June 25, 2010

Paul Yoon = yes please!

Sarabande put out a collection of Paul Yoon stories called Once the Shore. Though I've only read the stunning title story, I imagine the rest of the book is just as glorious. Rumpus interviewed him and I love how he closes the interview:

I recently read Don Lee’s brilliant new novel, Wrack and Ruin, and what stays with me the most from that book are these moments we’re talking about. There’s an amazing narrative force to that story but once in a while it pauses, briefly, and he reveals these surprising scenes of intimacy and tenderness. (Both of which can be a form of kindness, I think.) It gave the story breath and silence and I admire that so much. The way Terrence Malick does in his films. They stay with me, these small moments I have read about or witnessed or experienced; they last a minute, perhaps, even less, and yet you become connected to another person through that act. I mean, in the end, it’s a form of love, isn’t it?

Years ago I was on the coast of Belize and I had stumbled on my very first coconut and I had no idea how to break open the husk. I was holding a machete—that was a first, too—and practicing my swing when a neighbor, an old woman, appeared, smiling, and without a word placed the coconut on the sand between her legs, took the machete from my hands, bent her knees, and broke open the husk in seconds. Then she smiled once more and walked back to her house. I never saw her again. But I will always remember her, the shape of her body and her stance and her arm swinging.

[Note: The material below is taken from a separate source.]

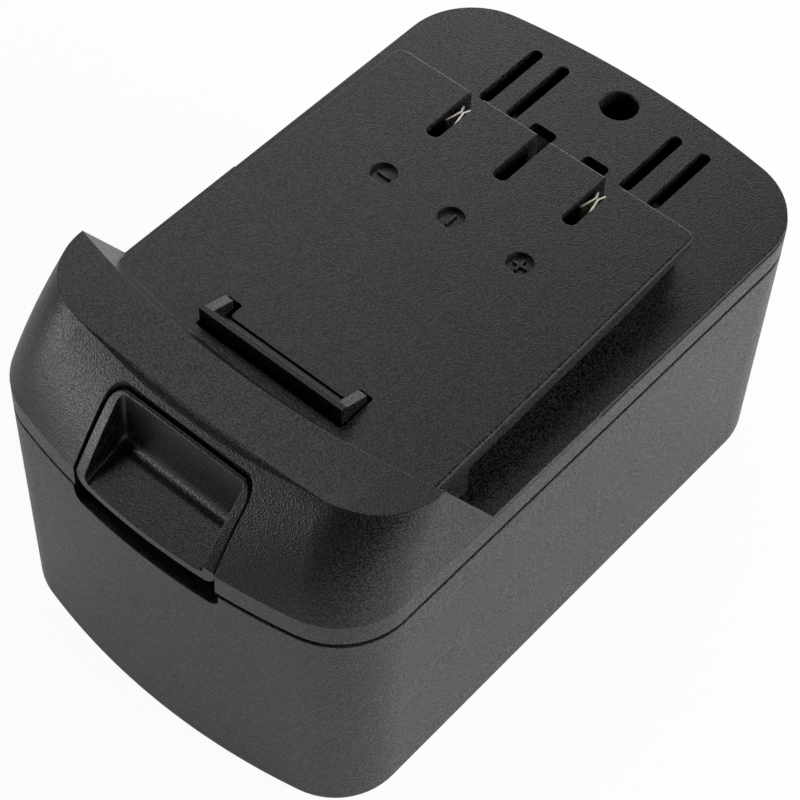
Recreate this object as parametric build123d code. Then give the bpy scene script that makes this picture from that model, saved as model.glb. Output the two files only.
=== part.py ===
from build123d import *

import math
import os

# Slide-on battery pack for a cordless power tool, in millimetres.
# X is the width, +Y points to the terminal end, +Z is up.
# The origin is the middle of the underside.

# Main body
SIDE_ROOM = 2.3           # between the insulated cell ends and the side walls
END_ROOM = 10.35          # between the cell holders and the end walls, for the screw posts
SEAM_Z = 47.0             # top edge of the lower case
BAND_HEIGHT = 6.0         # seam up to the deck
PLATFORM_RISE = 8.5       # deck up to the top of the slide platform
CREST_RISE = 6.3          # platform up to the crest of the nose
WALL = 2.5
FLOOR = 2.5
DRAFT_INSET = 0.7         # how much each side draws in from seam to floor
SEAM_GAP = 0.65
BOTTOM_EDGE_R = 1.5
SEAM_EDGE_R = 0.6         # lower case
BAND_EDGE_R = 0.35        # cover
TONGUE = 1.1              # lip of the lower case that closes the seam from inside
TONGUE_HEIGHT = 1.5
TONGUE_CLEARANCE = 0.1
RIM_EDGE_R = 0.25
RIM_DROP = 0.9            # line round the deck's edge, and foot of the nose's front slope, below the deck
RIM_STEP = 0.15           # the deck is drawn in this much above that line
RIM_LINE_HEIGHT = 0.35
RIM_LINE_DEPTH = 0.35
RIM_LIP = 0.2             # chamfer under the line

# Plan of the body: gently bowed ends with rounded corners
FRONT_BOW_R = 120.0
REAR_BOW_R = 165.0
FRONT_CORNER_R = 13.0
REAR_CORNER_R = 14.0

# Nose with two horns, set back from the front end of the body
HORN_SETBACK = 2.0        # horns in from the sides
NOSE_TOP_SETBACK = 13.9   # front slope at crest height
NOSE_TOP_CORNER_R = 12.0
NOSE_TOP_BOW_R = 2000.0   # nearly straight there
NOSE_WAIST_RISE = 7.9     # above the slope's foot, where it bulges forward
NOSE_WAIST_SETBACK = 5.95
NOSE_WAIST_BOW_R = 240.0
CREST_MIDDLE_SETBACK = 21.5
CREST_BOW = 4.3           # how far the horns' tips lie behind the middle of the crest
REAR_SLOPE_RUN = 9.3      # how far the back of the nose runs out down to the deck
SADDLE_SETBACK = 24.2     # in front of this the top dips
SADDLE_RUN = 11.8         # from there to where the top turns down
SADDLE_DROP = 1.0         # how deep the top dips there on the middle line
SADDLE_EDGE = 8.0         # from the dip's ends out to the horns' tips
CREASE_SOFT_R = 3.0       # rounding in the middle of the line where the top turns down
CREASE_SOFT_HALF = 10.0   # half of the length with that rounding
CREASE_SHARP_HALF = 25.0  # from here out to the horns the line is sharp
CREASE_SHARP_R = 0.2
NOSE_OVER_CREST = 0.6     # the sloped form is built this much too high, then trimmed

# Slide platform
PLATFORM_REAR_SETBACK = 28.0  # from the rear end of the body
PLATFORM_SIDE_GAP = 4.2       # neck wall to terminal block
PLATFORM_WIDENING = 1.25      # each side over the taper length
PLATFORM_TAPER_LENGTH = 60.0
PLATFORM_CORNER_R = 2.0
FLANGE_THICKNESS = 3.2
FLANGE_EDGE_R = 0.5
NECK_SETBACK = 3.15       # groove, in from the rear corners of the flange
NECK_WALL = 2.4
ROOF = 2.5
DECK = 2.5
STOP_LENGTH = 11.5        # blocks that end the grooves at the nose
STOP_CHAMFER = 0.6
LEAD_LENGTH = 17.2        # at the rear the flange gets thinner from below
LEAD_RISE = 1.8

# Terminal slots, symbol recesses, deck cut-outs
CONTACT_PITCH = 13.96
SLOT_WIDTH = 2.74
SLOT_LENGTH = 12.2
SLOT_END_R = 1.2
RECESS_D = 4.5
RECESS_DEPTH = 0.8
RECESS_SETBACK = 23.35    # from the rear edge of the platform
VENT_WIDTH = 2.3
VENT_LENGTH = 15.6
VENT_SETBACK = 6.2        # from the rear end of the body
VENT_INNER_X = 11.97
VENT_OUTER_X = 17.76
WINDOW_INNER_X = 3.0
WINDOW_WIDTH = 5.0
WINDOW_SETBACK = 19.6
WINDOW_LENGTH = 7.0
WINDOW_R = 1.0
PIN_BORE_D = 6.4
PIN_BORE_SETBACK = 7.2
PIN_BORE_DEPTH = 6.0
PIN_BORE_CHAMFER = 0.25
PIN_BOSS_WALL = 1.5

# Release latch: finger button and catch in one moulding
LATCH_TRAVEL = 4.5
LATCH_GAP = 0.6
BUTTON_HALF = 13.8
BUTTON_SETBACK = 10.5     # back of the button from the front end of the body
BUTTON_BOTTOM_Z = 49.0
BUTTON_PLAN_R = 2.4
BUTTON_SINK = 0.3         # the rim lies this far inside the nose surface
BUTTON_LOWER_R = 2.2
BUTTON_RIM_R = 0.4
POCKET_RIM = 1.6          # rim beside the pocket
POCKET_DRAFT = 0.5        # how much each side draws in from crest height to the floor
POCKET_BACK_WALL = 0.65
POCKET_BACK_LEAN = 0.9
POCKET_FLOOR_BACK_Z = 53.1
POCKET_FLOOR_FRONT_Z = 50.3
POCKET_FOLD_R = 3.0
POCKET_SIDE_R = 1.0
WEB_THICKNESS = 2.1
WEB_TOP_GAP = 0.3
CATCH_HALF = 14.35
CATCH_SETBACK = 28.3      # from the front end of the body
CATCH_RISE = 3.25         # catch above the platform
CATCH_LAND = 1.05
CATCH_DEPTH = 2.8
CATCH_BACK_DROP = 2.1
CATCH_EDGE_R = 0.2
CATCH_ARM_WIDTH = 1.75
CATCH_ARM_REACH = 5.6
CATCH_ARM_DROP = 1.75
CATCH_SLOT_OUTER_GAP = 0.35
CATCH_SLOT_INNER_GAP = 0.85   # inside the arms
CATCH_SLOT_FRONT_GAP = 0.6
CATCH_SLOT_REAR_GAP = 1.15
CATCH_SLOT_R = 0.5
NOTCH_HALF = 14.9
NOTCH_BOTTOM_GAP = 0.4    # left under the pressed button
NOTCH_CORNER_R = 2.0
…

I think that, at the bottom of it all, these small moments is what this blog tries to capture. And that I love.

June 16, 2010

good

emiliana torrini

also, let's all go to iceland

June 2, 2010

Sometimes I Miss Virginia

"Now to sum up," said Bernard. "Now to explain to you the meaning of my life. Since we do not know each other (though I met you once I think on board a ship going to Africa) we can talk freely. The illusion is upon me that something adheres for a moment, has roundness, weight, depth, is completed. This, for the moment, seems to be my life. If it were possible, I would hand it you entire. I would break it off as one breaks off a bunch of grapes. I would say, 'Take it. This is my life.'

"But unfortunately, what I see (this globe, full of figures) you do not see. You see me, sitting at a table opposite you, a rather heavy, elderly man, grey at the temples. You see me take my napkin and unfold it. You see me pour myself out a glass of wine. And you see behind me the door opening, and people passing. But in order to make you understand, to give you my life, I must tell you a story--and there are so many, and so many--stories of childhood, stories of school, love, marriage, death, and so on; and none of them are true. Yet like children we tell each other stories, and to decorate them we make up these ridiculous, flamboyant, beautiful phrases. How tired I am of stories, how tired I am of phrases that come down beautifully with all their feet on the ground! Also, how I distrust neat designs of life that are drawn upon half sheets of notebook paper. I begin to long for some little language such as lovers use, broken words, inarticulate words, like the shuffling of feet on the pavement. I begin to seek some design more in accordance with those moments of humiliation and triumph that come now and then undeniably."